Example 2: use the config.yml file to configure the resources of a MapTask

You can define the sbatch directives inside the configuration and pass them to the MapTask :

Inside the config.yml file:

my_map_resources:
  cpus_per_task: 5
  memory: 10GB
  partition: short

Inside your command:

from outflow.core.pipeline import config
from outflow.core.commands import Command, RootCommand

@RootCommand.subcommand()
class MyCommand(Command):
    def setup_tasks(self):
        with MapTask(**config["my_map_resources"]) as my_map:
            ...

Define workflows outside a command

Reminder: when executing the setup_tasks() method of your command, any instantiated task is automatically added to the root workflow that will be executed by the command.

Knowing this, it is easy to define task a workflow that can be reused in multiple commands. Simple define you workflow in a function, and call this function inside the setup_tasks() of your different commands :

def useful_workflow():
    FirstTask() >> SecondTask() >> ThirdTask()

@RootCommand.subcommand()
class SomeCommand():
    def setup_tasks(self):
        useful_workflow()
        SomeTask() >> AnotherTask()

@RootCommand.subcommand()
class AnotherCommand():
    def setup_tasks(self):
        useful_workflow()
        SomeOtherTask() >> YetAnotherTask()

This way, the task graph described in useful_workflow can be reused in multiple commands.

Create dependency with workflow defined outside a command

The way we set up the command above did not state any dependency between useful_workflow and the other tasks of the command. It might be executed before or after, and we cannot send any input in FirstTask or get the results of ThirdTask.

There is no real outflow feature to do this (yet) but here is a workaround. Return the first and last task of useful_workflow as a tuple, and use these as input an output of the workflow:

def useful_workflow():
    first_task = FirstTask()
    third_task = ThirdTask()

    first_task >> SecondTask() >> third_task

    return first_task, third_task

@RootCommand.subcommand()
class SomeCommand():
    def setup_tasks(self):
        first_task, third_task = some_workflow()

        GenSomeData() >> first_task

        third_task >> SomeTask() >> AnotherTask()

This way, we can both send input and get the output of the workflow defined in some_workflow


NOTE

There is work in progress to implement a real “workflow” object to help with the use case above, that would look like this:


@Workflow
def useful_workflow():
    FirstTask() >> SecondTask() >> ThirdTask()

@RootCommand.subcommand()
class SomeCommand():
    def setup_tasks(self):

        GenSomeData() >> some_workflow()  >> SomeTask() >> AnotherTask()

Define workflows and commands outside plugins

The code structure presented in the tutorial might not fit your pipeline design. If you prefer, it is possible to define workflows and commands inside the pipeline directory itself.

If your workflows use a combination of tasks from different plugins, it might be more fitting to define them in the pipeline directory rather than inside one of the plugins.

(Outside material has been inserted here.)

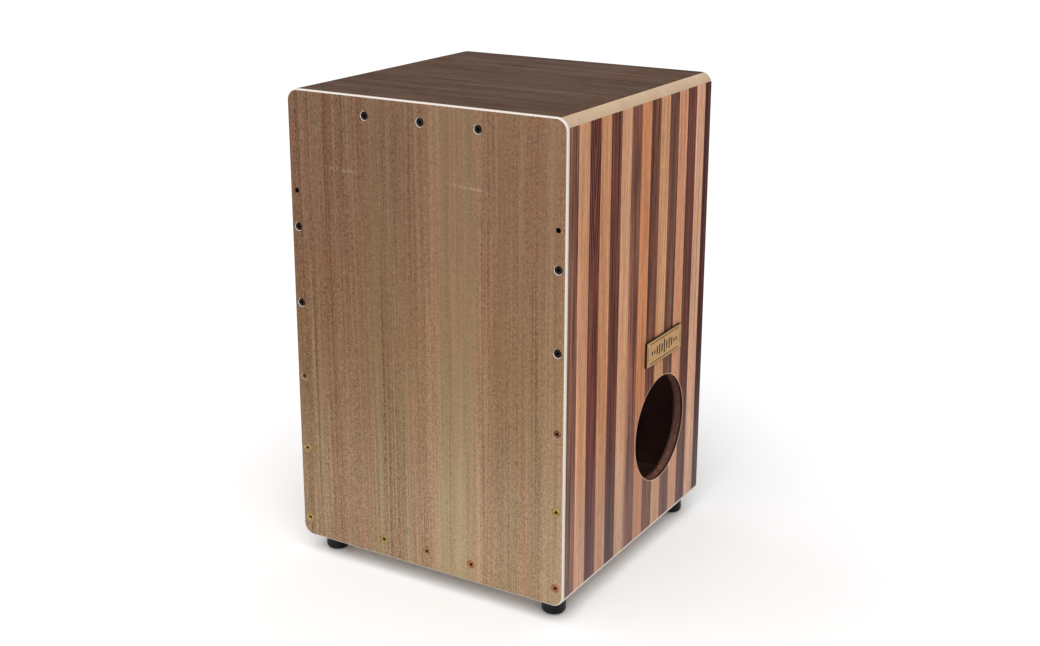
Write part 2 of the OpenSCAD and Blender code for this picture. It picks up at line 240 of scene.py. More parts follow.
def handlingGroup():
    given = startGroup("handling", Size=40.0)
    smudges = noise(given["Vector"], given["Size"], 5.0, 0.62, 0.8)
    dust = noise(given["Vector"], times(given["Size"], 40.0), 1.0)
    return endGroup({"Smudges": soft(smudges, 0.42, 0.68), "Dust": soft(dust, 0.66, 0.74)})


def insideGroup():
    # 1 inside a box given by two corners, 0 outside
    given = startGroup("insideBox", Low=(0, 0, 0), High=(1, 1, 1))
    here, low, high = (axisOf(given[key]) for key in ("Vector", "Low", "High"))
    mask = 1.0
    for i in range(3):
        above = calc("GREATER_THAN", here[i], low[i])
        below = calc("LESS_THAN", here[i], high[i])
        mask = times(times(above, below), mask)
    return endGroup({"Inside": mask})


def metalGroup():
    given = startGroup("metalWear", Size=600.0)
    drawn = stretched(given["Vector"], (1, 1, 0.12))
    scratches = noise(drawn, times(given["Size"], 6.0), 3.0, 0.7)
    stains = noise(given["Vector"], given["Size"], 4.0, 0.6)
    return endGroup({"Scratches": fit(scratches, 0.35, 0.65), "Stains": soft(stains, 0.45, 0.7)})


groups = {
    "grain": grainGroup(), "fibre": fibreGroup(), "handling": handlingGroup(),
    "inside": insideGroup(), "metal": metalGroup(),
}


def use(name, vector, size, **extra):
    inputs = {"Vector": vector, "Size": size, **extra}
    return put("ShaderNodeGroup", inputs, node_tree=groups[name]).outputs


def woodGrain(vector, size, stretch):
    return use("grain", vector, size, Stretch=stretch)


def insideBox(vector, low, high):
    inputs = {"Vector": vector, "Low": low, "High": high}
    return put("ShaderNodeGroup", inputs, node_tree=groups["inside"]).outputs[0]


def startMaterial(name):
    material = bpy.data.materials.new(name)
    material.use_nodes = True
    tree = material.node_tree
    shader = next(n for n in tree.nodes if n.type == "BSDF_PRINCIPLED")
    desk.update(material=material, tree=tree, shader=shader)
    return tree.nodes.new("ShaderNodeTexCoord").outputs["Object"]


def finishMaterial(colour, roughness, height, depth, specular=0.5, metallic=0.0):
    sockets = desk["shader"].inputs
    bump = put("ShaderNodeBump", {"Height": height, "Strength": 0.6, "Distance": depth}).outputs[0]
    for label, value in (("Base Color", colour), ("Roughness", roughness), ("Normal", bump)):
        desk["tree"].links.new(value, sockets[label])
    sockets["Specular IOR Level"].default_value = specular
    sockets["Metallic"].default_value = metallic
    return desk["material"]


# wood finishes

tapaFace = {
    "dark": screen(97, 62, 41),
    "light": screen(199, 160, 128),
    "green": screen(160, 148, 110),
    "red": screen(164, 98, 72),
    "paintedLightAndTone": [  # painted light with some veneer tone: how the colour darkens up the plate, lighter toward the bottom where more light fell
        (0.0, (0.99, 1.08, 1.09)), (0.17, (0.91, 1.0, 1.01)), (0.33, (0.79, 0.81, 0.77)),
        (0.5, (0.70, 0.67, 0.60)), (0.7, (0.65, 0.60, 0.575)), (1.0, (0.62, 0.58, 0.575)),
    ],
    "columns": [  # how light the plate is from the left edge to the right one: streaks across it, darkest at the left edge
        (0.0, 0.22), (0.05, 0.40), (0.13, 0.43), (0.155, 0.32), (0.17, 0.48), (0.24, 0.43),
        (0.34, 0.45), (0.41, 0.38), (0.43, 0.46), (0.50, 0.52), (0.555, 0.72), (0.585, 0.60),
        (0.61, 0.74), (0.68, 0.70), (0.76, 0.50), (0.83, 0.48), (0.885, 0.70), (0.905, 0.44),
        (0.93, 0.66), (1.0, 0.74),
    ],
    # how strongly each layer shows
    "lines": 0.44, "bands": 0.14, "fineLines": 0.34, "specks": 0.62, "pores": 0.16,
    "greenCast": 0.42, "greenStripe": 0.30, "redFlush": 0.28, "scuffStrength": 0.34,
    "scuffs": [(-112, -62), (22, 74)],  # faint scuffs, mm from the middle
    "scuffLow": 399.5,  # mm above the floor
    "scuffHigh": 404.5,
    "scuffed": screen(226, 205, 180),
}


def tapaFaceMaterial():
    kit = tapaFace
    where = startMaterial("tapaFace")
    x, z = axisOf(where)[0], axisOf(where)[2]
    half = drum["halfWidth"]
    grain = woodGrain(where, 500.0, (1, 1, 0.007))
    fine = woodGrain(where, 760.0, (1, 1, 0.45))
    mottle = use("fibre", where, 700.0)
    handling = use("handling", where, 24.0)
    tone = ramp(fit(x, -half, half), [(p, grey(v)) for p, v in kit["columns"]], "B_SPLINE")
    for mask, part in (
        (grain["Lines"], "lines"), (grain["Bands"], "bands"),
        (fine["Lines"], "fineLines"), (mottle["Specks"], "specks"),
    ):
        tone = plus(tone, layer(mask, kit[part], -kit[part] / 2))
    tone = minus(tone, times(fine["Pores"], kit["pores"]), clamp=True)
    colour = blend(tone, kit["dark"], kit["light"])
    drawn = stretched(where, (1, 1, 0.01))
    cast = fit(noise(drawn, 160.0, 3.0, 0.6), 0.42, 0.72, 0.0, kit["greenCast"])
    stripe = times(soft(x, 6 * mm, 24 * mm), soft(x, 64 * mm, 46 * mm))
    colour = blend(layer(stripe, kit["greenStripe"], cast), colour, kit["green"])
    flush = fit(noise(drawn, 210.0, 4.0, 0.7), 0.46, 0.68, 0.0, kit["redFlush"])
    colour = blend(flush, colour, kit["red"])
    low, high = corners("tapa_core")
    # painted light with some veneer tone: the colour is multiplied lighter toward the bottom of the plate
    # and darker up it
    colour = blend(1.0, colour, ramp(fit(z, low.z, high.z), kit["paintedLightAndTone"]), "MULTIPLY")
    scuff = 0.0
    for low, high in kit["scuffs"]:
        run = times(soft(x, low * mm, (low + 12) * mm), soft(x, high * mm, (high - 14) * mm))
        scuff = plus(scuff, run)
    wander = noise(where, 18.0, 2.0)
    level = fit(wander, 0.3, 0.7, kit["scuffLow"] * mm, kit["scuffHigh"] * mm)
    line = calc("ABSOLUTE", minus(z, level))
    scuff = times(scuff, fit(line, 0.3 * mm, 2.6 * mm, 1.0, 0.0))
    scuff = times(scuff, soft(noise(where, 260.0, 3.0, 0.7), 0.42, 0.70))
    colour = blend(times(scuff, kit["scuffStrength"]), colour, kit["scuffed"])
    rough = layer(handling["Smudges"], 0.06, layer(fine["Lines"], 0.10, 0.40))
    height = minus(grain["Lines"], times(fine["Pores"], 1.5))
    return finishMaterial(colour, rough, height, 0.06 * mm, 0.08)


walnutLook = {
    "dark": screen(40, 26, 20),
    "light": screen(104, 77, 61),
    "line": screen(30, 22, 20),
}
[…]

This will also help with avoiding dependencies between plugins.

Implementation

Simply create a my_commands.py file inside your pipeline directory containing the definition of your command.

Then, you need to import this command module from the manage.py file, so Outflow is able to find and register it (this step is done automatically for plugins).

# inside the manage.py file

if __name__ == "__main__":
    pipeline_root_directory = Pipeline.get_parent_directory_posix_path(__file__)
    # add plugins to the python path
    # note: for cython like plugins, the compilation step is required and
    # plugin installation via pip is strongly encouraged
    plugins_dir = pathlib.Path(__file__).parent / "plugins"
    for plugin_path in plugins_dir.glob("*"):
        sys.path.append(plugin_path.resolve().as_posix())

    ###
    # <--- add either one of these two lines, if you use flake8 it will complain about the first one with "imported but unused" so you might want to use the second one
    import my_commands
    importlib.import_module("my_commands")
    ###

    with Pipeline(root_directory=pipeline_root_directory) as pipeline:
        result = pipeline.run()

That’s all! You can now call this new command as usual with python manage.py some_command.